_DATA EXCERPT_

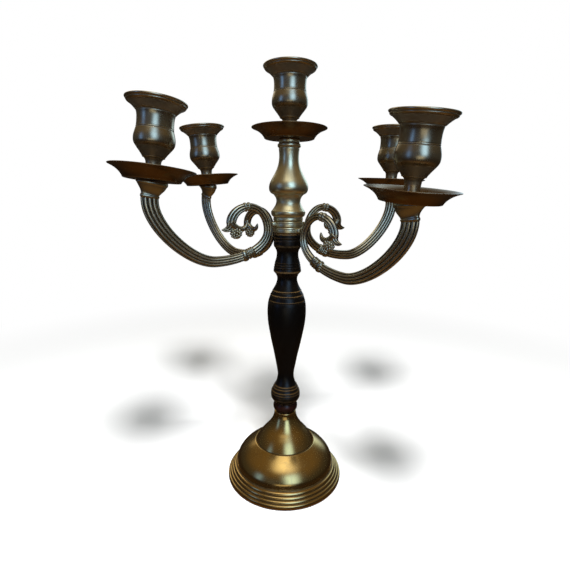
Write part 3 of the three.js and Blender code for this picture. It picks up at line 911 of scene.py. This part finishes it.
def brass(name, rubbed, body, grime, roughness, smear, rubbing, grime_and_shade_amount, cloud, lines,
          cast=0.0, scratches=0.3, coat=0.0):
    """A brass finish under clear varnish. Smears and grime, which is dirt and also painted shade
    in hollows, raise the roughness, and grime is a little less metallic. The relief sums lathe
    lines, hair scratches and a casting's pebbling."""
    material, tree, shader = new_material(name)
    age = use(tree, AGE, Rubbed=rubbed, Body=body, Grime=grime, Rubbing=rubbing,
              Grime_Amount=grime_and_shade_amount, Cloud_Amount=cloud)
    marks = use(tree, HANDLING)
    dulled = mixed(tree, times(tree, marks["Smear"], 0.16), age["Colour"],
                   rgb(0.30, 0.25, 0.19))
    colour = mixed(tree, times(tree, marks["Specks"], 0.3), dulled,
                   rgb(0.07, 0.05, 0.035))
    rough = roughness
    for mask, share in ((marks["Smear"], smear), (age["Grime And Shade Mask"], 0.35),
                        (marks["Specks"], 0.3), (age["Rubbed Mask"], -0.05)):
        rough = plus(tree, rough, times(tree, mask, share), clamp=True)
    metal = minus(tree, 1.0, times(tree, age["Grime And Shade Mask"], 0.12))
    pebbles = noise(tree, position(tree), 1100.0, 4.0, 0.6)
    height = times(tree, use(tree, LATHE)["Height"], lines)
    height = plus(tree, height, use(tree, SCRATCHES, Amount=scratches * -0.5)["Height"])
    height = plus(tree, height, times(tree, pebbles, cast))
    link(tree, {"Base Color": colour, "Roughness": rough, "Metallic": metal,
                "Normal": dented(tree, height, 0.25, 0.0001)}, shader)
    shader.inputs["Coat Weight"].default_value = coat
    shader.inputs["Coat Roughness"].default_value = 0.16
    return material


def lacquer(name, body, worn_gold_and_glint, grime, roughness, wear):
    """Lacquered wood: worn through to its gold leaf on the fine edges, a gold that also stands
    in as painted highlight for glints on those ridges, dulled by dust in the grooves, with the
    brush's long soft streaks in the gloss."""
    material, tree, shader = new_material(name)
    # Wear and painted highlight: the gold on the fine ridges also stands in for the lamp's glints
    # on them.
    age = use(tree, AGE, Rubbed=worn_gold_and_glint, Body=body, Grime=grime, Rubbing=wear, Grime_Amount=0.5,
              Cloud_Amount=0.5, Cloud_Scale=45.0)
    marks = use(tree, HANDLING, Smear_Scale=50.0)
    shade_bands = mixed(tree, times(tree, marks["Specks"], 0.2), age["Colour"],
                  rgb(0.04, 0.034, 0.026))
    rough = plus(tree, times(tree, marks["Smear"], 0.08), roughness)
    rough = plus(tree, rough, times(tree, age["Grime And Shade Mask"], 0.25), clamp=True)
    streaks = stretched(tree, position(tree), (260.0, 260.0, 14.0))
    height = plus(tree, noise(tree, streaks, 1.0, 3.0),
                    times(tree, use(tree, LATHE)["Height"], 0.8))
    link(tree, {"Base Color": shade_bands, "Roughness": rough, "Metallic": age["Rubbed Mask"],
                "Normal": dented(tree, height, 0.12, 0.0002)}, shader)
    shader.inputs["Specular IOR Level"].default_value = 0.3
    shader.inputs["Coat Weight"].default_value = 0.05
    shader.inputs["Coat Roughness"].default_value = 0.2
    return material


def steel(name):
    """Zinc-bright steel: pale on the thread's crests, dark oil in its roots."""
    material, tree, shader = new_material(name)
    age = use(tree, AGE, Rubbed=rgb(0.62, 0.61, 0.58), Body=rgb(0.42, 0.41, 0.39),
              Grime=rgb(0.05, 0.045, 0.04), Rubbing=0.8, Grime_Amount=0.8, Cloud_Amount=0.6,
              Cloud_Scale=140.0)
    marks = use(tree, HANDLING)
    rough = plus(tree, times(tree, marks["Smear"], 0.2), 0.28)
    grain = noise(tree, position(tree), 2200.0, 3.0)
    link(tree, {"Base Color": age["Colour"], "Roughness": rough,
                "Normal": dented(tree, grain, 0.2, 0.00008)}, shader)
    shader.inputs["Metallic"].default_value = 1.0
    return material


def felt(name):
    """Pressed felt: short tangled fibres as noise drawn out in two directions, in two greens."""
    material, tree, shader = new_material(name)
    place = position(tree)
    fibres = None
    for turn, stretch in (((0, 0, 0.5), (2600, 500, 900)), ((0.3, 0, 2.0), (2600, 420, 900))):
        laid = stretched(tree, place, stretch, turn)
        one = noise(tree, laid, 1.0, 3.0, 0.6, 0.8)
        fibres = one if fibres is None else maths(tree, "MAXIMUM", fibres, one)
    wear = noise(tree, place, 60.0, 4.0)
    colour = mixed(tree, eased(tree, fibres, 0.35, 0.8), rgb(0.006, 0.022, 0.014),
                   rgb(0.03, 0.085, 0.05))
    colour = mixed(tree, eased(tree, wear, 0.5, 0.8, 0.0, 0.4), colour, rgb(0.05, 0.075, 0.05))
    link(tree, {"Base Color": colour, "Normal": dented(tree, fibres, 0.6, 0.0004),
                "Roughness": eased(tree, fibres, 0.2, 0.8, 0.82, 0.98)}, shader)
    shader.inputs["Sheen Weight"].default_value = 0.5
    shader.inputs["Sheen Roughness"].default_value = 0.5
    return material


# Grime colour for the brass hollows: dirt there, and painted shade in the bands and grooves
# darkened with it.
GRIME_AND_SHADE = rgb(0.018, 0.011, 0.005)
# Partly painted shade: the large grime amount darkens the incised ring on the shoulder into a dark
# line, besides dirt in the hollows.
GILT = brass("gilt_brass", rgb(0.88, 0.66, 0.32), rgb(0.73, 0.49, 0.17), rgb(0.05, 0.024, 0.008),
             0.19, smear=0.05, rubbing=0.2, grime_and_shade_amount=0.8, cloud=0.15, lines=0.04,
             scratches=0.12, coat=0.3)
CUP_BRASS = brass("cup_brass", rgb(0.72, 0.63, 0.45), rgb(0.55, 0.48, 0.34), GRIME_AND_SHADE,
                  0.25, smear=0.06, rubbing=0.5, grime_and_shade_amount=0.45, cloud=0.2, lines=0.1,
                  coat=0.3)
PAN_BRASS = brass("pan_brass", rgb(0.38, 0.27, 0.15), rgb(0.24, 0.15, 0.07), GRIME_AND_SHADE,
                  0.27, smear=0.08, rubbing=0.6, grime_and_shade_amount=0.35, cloud=0.3, lines=0.1,
                  coat=0.1)
CAST_BRASS = brass("cast_brass", rgb(0.90, 0.85, 0.66), rgb(0.56, 0.52, 0.38), GRIME_AND_SHADE,
                   0.31, smear=0.04, rubbing=0.9, grime_and_shade_amount=1.0, cloud=0.2, lines=0.0,
                   cast=0.05, scratches=0.05)
STEM_BRASS = brass("stem_brass", rgb(0.97, 0.90, 0.62), rgb(0.94, 0.85, 0.56), GRIME_AND_SHADE,
                   0.30, smear=0.05, rubbing=0.5, grime_and_shade_amount=0.55, cloud=0.15, lines=0.08,
                   coat=0.3)
BLACK_LACQUER = lacquer("black_lacquer", rgb(0.0012, 0.0009, 0.0008), rgb(0.34, 0.20, 0.07),
                        rgb(0.003, 0.002, 0.0015), 0.28, wear=0.22)
MAROON_LACQUER = lacquer("maroon_lacquer", rgb(0.009, 0.0018, 0.0012), rgb(0.05, 0.016, 0.008),
                         rgb(0.003, 0.0015, 0.001), 0.24, wear=0.25)
STEEL = steel("bright_steel")
FELT = felt("green_felt")


# ---- the whole candelabra

ARMS = {"front_left": "upper", "back_right": "upper", "front_right": "lower", "back_left": "lower"}


def make_candelabra():
    base_shell(GILT)
    base_felt(FELT)
    column_collar(MAROON_LACQUER)
    column(BLACK_LACQUER)
    upper_stem(STEM_BRASS)
    for level in ("lower", "upper"):
        arm_ring(level, [side for side in ARMS if ARMS[side] == level], STEM_BRASS)
    for side, level in ARMS.items():
        scroll_arm(side, level, CAST_BRASS)
    for side in ("centre", *ARMS):
        drip_pan(side, f"{ARMS[side]}_arms" if side in ARMS else "stand", PAN_BRASS)
        candle_cup(side, CUP_BRASS)
        cup_stud(side, STEEL)
    for node in ("tie_rod", "rod_washer", "rod_nut"):
        for slot in bpy.data.objects[node].material_slots:
            slot.material = STEEL


# ---- floor and light

FLOOR_RADIUS = 6
FLOOR_FADE = (0.36, 0.75)       # from the column, where the floor starts and ends turning white


def make_floor():
    """A round pale floor that fades into the white background."""
    bpy.ops.mesh.primitive_circle_add(vertices=96, radius=FLOOR_RADIUS, fill_type="NGON")
    floor = bpy.context.object
    floor.name = "floor"
    material = bpy.data.materials.new("floor")
    material.use_nodes = True
    tree = material.node_tree
    tree.nodes.remove(tree.nodes["Principled BSDF"])
    distance = put(tree, "ShaderNodeVectorMath", {0: position(tree)}, operation="LENGTH")
    far = eased(tree, distance.outputs["Value"], *FLOOR_FADE)
    plain = put(tree, "ShaderNodeBsdfDiffuse", {"Color": rgb(0.9, 0.9, 0.9)})
    white = put(tree, "ShaderNodeEmission", {"Color": rgb(1, 1, 1), "Strength": 1.0})
    shader = put(tree, "ShaderNodeMixShader", {0: far, 1: plain.outputs[0], 2: white.outputs[0]})
    tree.links.new(shader.outputs[0], tree.nodes["Material Output"].inputs["Surface"])
    floor.data.materials.append(material)
    floor.visible_glossy = False


def aim(azimuth, elevation):
    """Unit axes of a direction given in degrees from the front, positive to the right, and
    upwards: forwards, right and up."""
    a, e = math.radians(azimuth), math.radians(elevation)
    forward = Vector((math.sin(a) * math.cos(e), -math.cos(a) * math.cos(e), math.sin(e)))
    right = Vector((math.cos(a), math.sin(a), 0))
    return forward, right, right.cross(forward)


def soft_box(tree, direction, azimuth, elevation, width, height, blur):
    """Mask of a soft-edged rectangle in the sky, sizes in degrees: the direction's shares along
    the box's right and up axes are divided by its forward share and eased off at the edges."""
    forward, right, up = (put(tree, "ShaderNodeVectorMath", {0: direction, 1: axis},
                              operation="DOT_PRODUCT").outputs["Value"]
                          for axis in aim(azimuth, elevation))
    mask = eased(tree, forward, 0.0, 0.1)
    for share, size in ((right, width), (up, height)):
        edge = math.tan(math.radians(size / 2))
        fade = math.tan(math.radians(blur))
        offset = maths(tree, "ABSOLUTE", maths(tree, "DIVIDE", share, forward))
        mask = times(tree, mask, eased(tree, offset, edge + fade, max(edge - fade, 0)))
    return mask


# azimuth, elevation, width and height in degrees, blur, strength, colour
SOFT_BOXES = [
    (18, 24, 26, 42, 11, 2.2, (0.50, 0.80, 1.20)),      # tall window, front right
    (0, -7, 36, 9, 6, 0.8, (1.00, 0.92, 0.70)),         # lit edge of the table, front
    (2, 70, 34, 28, 16, 1.7, (1.00, 0.97, 0.84)),       # ceiling lamp
    (-58, 12, 11, 26, 8, 1.2, (0.24, 0.46, 1.00)),      # narrow blue window, left
    (-27, 10, 22, 30, 10, 0.10, (0.80, 0.84, 1.00)),    # pale wall, front left
    (152, 26, 22, 44, 9, 1.6, (0.62, 0.84, 1.00)),      # window behind, right
    (-150, 34, 22, 30, 8, 1.3, (1.00, 0.90, 0.70)),     # lamp behind, left
]


def make_world():
    """White behind the object. What the metal mirrors is a dim warm room: a wooden table top,
    dark at the horizon, brownish walls, and the soft boxes."""
    world = bpy.data.worlds.new("room")
    world.use_nodes = True
    bpy.context.scene.world = world
    tree = world.node_tree
    tree.nodes.clear()
    direction = put(tree, "ShaderNodeTexCoord").outputs["Generated"]
    height = put(tree, "ShaderNodeSeparateXYZ", {0: direction}).outputs["Z"]
    table = mixed(tree, eased(tree, height, -0.95, -0.35), rgb(0.14, 0.070, 0.021),
                  rgb(0.026, 0.018, 0.011))
    wall = mixed(tree, eased(tree, height, 0.1, 0.75), rgb(0.050, 0.046, 0.038),
                 rgb(0.150, 0.105, 0.048))
    room = mixed(tree, eased(tree, height, -0.2, 0.06), table, wall)
    for azimuth, elevation, width, tall, blur, strength, colour in SOFT_BOXES:
        mask = soft_box(tree, direction, azimuth, elevation, width, tall, blur)
        glow = [channel * strength for channel in colour]
        room = mixed(tree, mask, room, (*glow, 1.0))
    shown = put(tree, "ShaderNodeLightPath").outputs["Is Camera Ray"]
    seen = mixed(tree, shown, room, rgb(1, 1, 1))
    background = put(tree, "ShaderNodeBackground", {"Color": seen})
    output = put(tree, "ShaderNodeOutputWorld")
    tree.links.new(background.outputs[0], output.inputs["Surface"])


def area_light(name, at, size, power, colour):
    """A square soft light that faces the foot; polished pieces don't mirror it."""
    data = bpy.data.lights.new(name, "AREA")
    data.size = size
    data.energy = power
    data.color = colour
    light = bpy.data.objects.new(name, data)
    place = Vector(at).to_track_quat("Z", "Y").to_matrix().to_4x4()
    place.translation = at
    light.matrix_world = place
    light.visible_glossy = False
    light.visible_camera = False
    bpy.context.scene.collection.objects.link(light)


def make_lights():
    area_light("overhead", (0.03, -0.32, 0.87), 0.15, 12.0, (1, 1, 1))
    area_light("ceiling", (0, 0.2, 2.2), 5.0, 12.0, (0.90, 0.95, 1.0))


make_camera()
make_candelabra()
make_floor()
make_world()
make_lights()
bpy.context.scene.view_settings.view_transform = "Standard"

_SHORT EXERCISE_
Look through the listing and extract every line with "scene" in it.

_OUTPUT OF THE EXERCISE_
Write part 3 of the three.js and Blender code for this picture. It picks up at line 911 of scene.py. This part finishes it.
    bpy.context.scene.world = world
    bpy.context.scene.collection.objects.link(light)
bpy.context.scene.view_settings.view_transform = "Standard"